Books
12:48 pm
Tue December 4, 2007

The Holiday Season

Michael Knight, of Mobile, has written a pair of novellas about the holidays. One, the title story, covers Thanksgiving and Christmas, and the other, "Love at the End of the Year," New Year's Eve, the party that always disappoints.

Ah, the holidays. Family. Food. Good times. We look forward to the gatherings and remember them fondly. Sometimes maybe more fondly than they deserve. Often, they disappoint. Expectations too high?

Michael Knight, of Mobile, has written a pair of novellas about the holidays. One, the title story, covers Thanksgiving and Christmas, and the other, "Love at the End of the Year," New Year's Eve, the party that always disappoints.

The first, and I think better, of the two is narrated by Frank, the younger brother of Ted. Frank is a marginally successful actor, living in a rented room in Mobile and touring with the Shakespeare Express. Ted is a lawyer with a big new house on the bay at Point Clear. Ted's big break came when he found a loophole enabling an insurance company not to pay damages after a disastrous train wreck with fourteen people killed. "The verdict bankrupted Black Belt Rail, putting over seven hundred jobs at risk . . . and preventing nine widows, two widowers and three sets of grieving parents from collecting a dime." We should all be sure to read the fine print.

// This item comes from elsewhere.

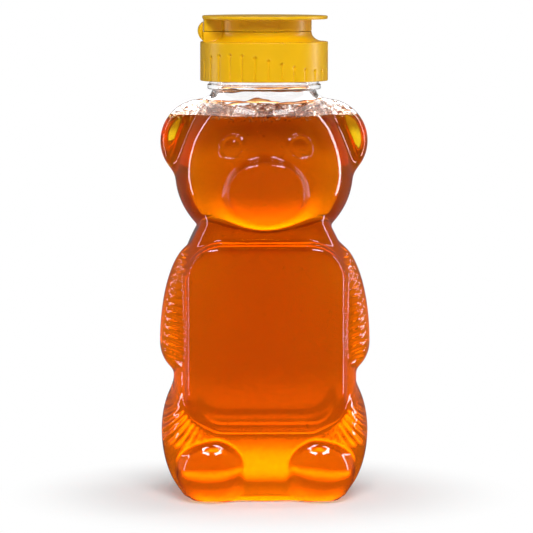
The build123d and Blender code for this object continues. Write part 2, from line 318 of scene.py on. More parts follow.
def skin(name, rows, materials, loop=False, slots=None, flip=False):
    """A closed smooth mesh from rows of points that each go round once. With loop, the last row joins the
    first; otherwise the first and last rows are each closed by one point in their middle."""
    count, across = rows.shape[:2]
    points = rows.reshape(-1, 3)
    here = np.arange(count * across).reshape(count, across)
    nearer = here if loop else here[:-1]
    further = np.roll(here, -1, axis=0) if loop else here[1:]
    quads = np.stack(
        [nearer, np.roll(nearer, -1, axis=1), np.roll(further, -1, axis=1), further], axis=-1
    ).reshape(-1, 4)
    slots = np.zeros(count, int) if slots is None else slots
    slot_of = np.repeat(slots[: len(nearer)], across)
    ends = np.zeros((0, 3), int)
    if not loop:
        points = np.concatenate([points, rows[[0, -1]].mean(axis=1)])
        first, last = here[0], here[-1]
        foot = np.stack([np.full(across, count * across), np.roll(first, -1), first], axis=-1)
        crown = np.stack([np.full(across, count * across + 1), last, np.roll(last, -1)], axis=-1)
        ends = np.concatenate([foot, crown])
        slot_of = np.concatenate([slot_of, np.repeat(slots[[0, -1]], across)])
    if flip:
        quads, ends = quads[:, ::-1], ends[:, ::-1]
    return build(name, points, quads, ends, slot_of, materials)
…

Their dad is a retired twelve-term Mobile city councilman and a good guy in a tough spot. Mom died of cancer three years ago, and Dad can't move on, can't stop grieving, drinks too much, and, even though a neighbor lady is interested in him, thinks a new love would be infidelity. "I don't want to stop loving your mother," he tells Frank.

Frank spends Thanksgiving with his dad, who refuses to change the family tradition and celebrate at Ted's luxurious new home. At Christmas, Frank stays with Ted, his truly nice wife, Marcy, and their adorable twin girls who actually do get ponies for Christmas, actually do fall off, and actually are forced, tearfully, to get back on. Ted is stern, pompous, right about everything, and generally unhappy.

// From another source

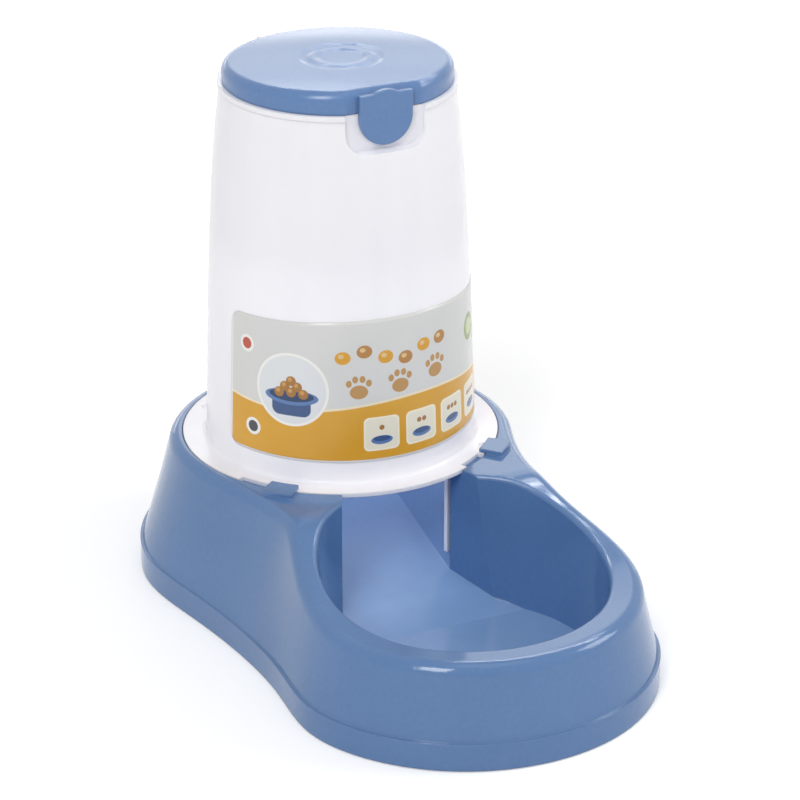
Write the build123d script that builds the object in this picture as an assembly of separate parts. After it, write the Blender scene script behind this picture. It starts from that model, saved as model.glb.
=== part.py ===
from build123d import *
import math
import os

# Gravity pet feeder: a moulded base with a bowl, a tank that locks in its collar, and a hinged lid.
# Millimetres. The origin is on the floor under the middle of the base, +Z up, the bowl toward -Y.

os.makedirs("parts", exist_ok=True)

# Base: plan sizes of the skirt band
base_length = 303.0
rear_radius = 92.0
waist_half_width = 80.1
waist_ahead_of_tank = 80.0
front_half_width = 82.8
front_half_length = 79.4

# Base: heights, walls and drafts
base_clearance = 0.6
plan_points_per_arc = 9
rear_arc_from = 70.0
lobe_arc_from = 165.0
band_height = 13.0
band_step = 1.2
band_overlap = 0.8
plateau_height = 64.6
lip_height = 45.0
slope_head_ahead_of_tank = 76.0
slope_foot_ahead_of_tank = 180.0
slope_head_drop = 2.4
base_wall = 2.2
lobe_draft = 0.215
rear_draft = 0.27
waist_draft = 0.36
top_edge_radius = 5.8

# Bowl, throat and hopper
bowl_ahead_of_tank = 127.8
bowl_floor_radius = 57.6
bowl_wall_draft = 0.1
bowl_floor_height = 4.9
bowl_rim_fillet = 2.0
throat_half_angle = 24.0
well_radius = 65.0
ramp_half_width = 26.2
ramp_angle = 13.9
ramp_height_at_throat = 13.5
funnel_side_angle = 50.0
throat_reach_share = 0.75

# Tank
tank_foot_radius = 61.0
tank_waist_radius = 58.9
tank_waist_height = 121.0
tank_shoulder_radius = 56.5
tank_shoulder_height = 176.0
tank_top_radius = 51.8
tank_top_height = 231.0
tank_wall = 1.6
flange_radius = 71.3
flange_thickness = 2.0
flange_recess_depth = 1.7
flange_side_gap = 0.5
bead_height = 2.4
bead_stand_out = 0.7
neck_height = 3.6
neck_wall = 1.5
grip_half_width = 18.5
grip_drop = 17.0
grip_corner_radius = 8.0
flange_fillet = 1.5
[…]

Knight has captured all of this beautifully?the dad's emotional paralysis, right down to the piles of unread New Yorkers, the father-son relationships and brother-to-brother relationships in all their complications of misunderstanding, parental expectations, sibling rivalry, love between males unexpressed, all of it. Dad actually is prouder of Ted than Frank, and loves him more, but Ted doesn't see it, thinks Dad can't be pleased. As the narrator tells us, "there is no clear-cut resolution." There can't be. It's family. It just goes on, and we all do the best we can.

New Year's Eve, on the other hand, is about not family love but what we might, generously, call romantic love. Using a large cast of characters and tracing their movements on New Year's Eve in twenty-eight short chapters, Knight shows us varieties of desire and attraction, loss, loneliness, disappointment and despair, from the teenage boy Evan, who is watching porn on his computer, to Katie Butter, who, we are told in the opening sentence, has decided, this evening, to leave her husband, to thirteen-year-old Lulu, who runs away from home to be with her dolt of a boyfriend Ike Tiptoe, to Miss Anita, Evan's babysitter, who misses, truly, her deceased husband, McGreggor, to Esmerelda, who is being stood up by a blind date and will have no one to kiss at midnight.

The sketches of these characters and more, including Professor Urquardt, who is having an affair with a much younger man, his student, are all deft, and all different. The various characters, many of whom are at the party or are supposed to be, are connected of course by their shared humanity, but also in other surprising ways, of which they are not themselves aware.

Just as we never give up on family love, however difficult, so also we keep on trying for romantic love, especially on December 31 between 11 and midnight with, in both cases, an enduring hopefulness.